Oil prices down for the third straight day as debt contagion spreads

Eurozone debt fears deflate oil price
Eurozone debt fears deflate oil price

The two main oil prices indexes are falling again today on the back of fresh concerns that high levels of government debt in European periphery countries comprising the ‘PIIGS’ (Portugal, Ireland, Italy and Spain) may lead to prolongued economic turmoil in the Eurozone.

Brent crude is down 89 cents a barrel on yesterday to $116.35 a barrel, while US crude for August dropped 76 cents to $94.39. Both contracts fell more than $1 yesterday.

Market fears of so-called contagion have been raised by the rapid increase in Italian bond yields (the price Italy has to pay to borrow money on international markets). Italy’s economy is significantly larger than Greece’s and so proving it with a similar financial assistance program may be more than Eurozone countries can bear, economically or politically.

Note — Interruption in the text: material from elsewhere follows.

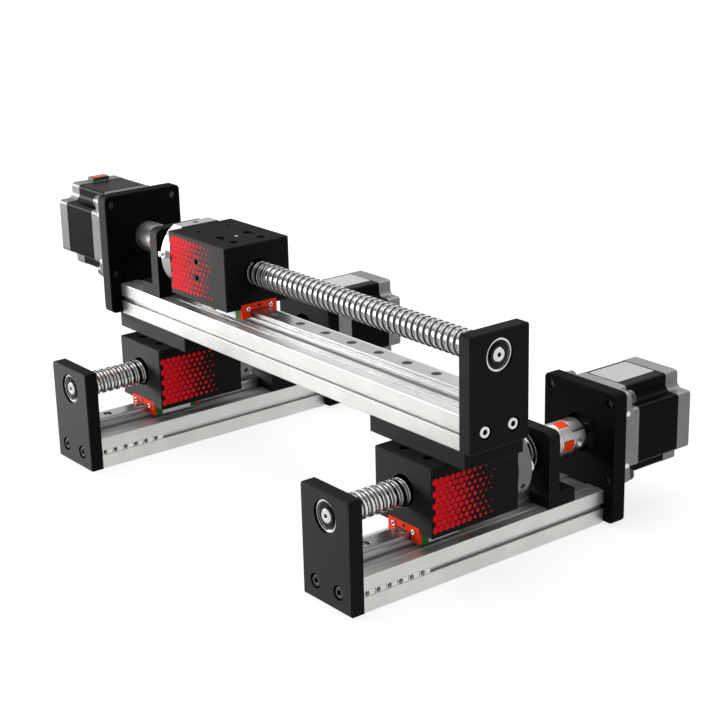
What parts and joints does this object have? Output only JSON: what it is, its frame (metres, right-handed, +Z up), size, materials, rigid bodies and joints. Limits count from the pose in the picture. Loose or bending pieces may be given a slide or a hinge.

The yield on Italy’s 10-year debt has risen by nearly 1% in the last two days, a movement not seen since market panic over Greece’s solvency early last year.

Developments in Europe compound expectations of softening demand for oil raised by poor export data from China and far weaker than expected jobs figure from the US which signal that economic recoevry there has faltered.

China’s oil imports fell to an eight-month low in June – 5.7% lower than the month before and down by 11.5% year on year. Analysts are also concerned that the Chinese central bank will have to take growth-sapping measures in order to prevent further increases in inflation, currently officially 6.4%. 

Just 18,000 jobs were created on net in the US last month, a disastrous figure given the country needs to creat 90,000 jobs each month just to cope with population growth.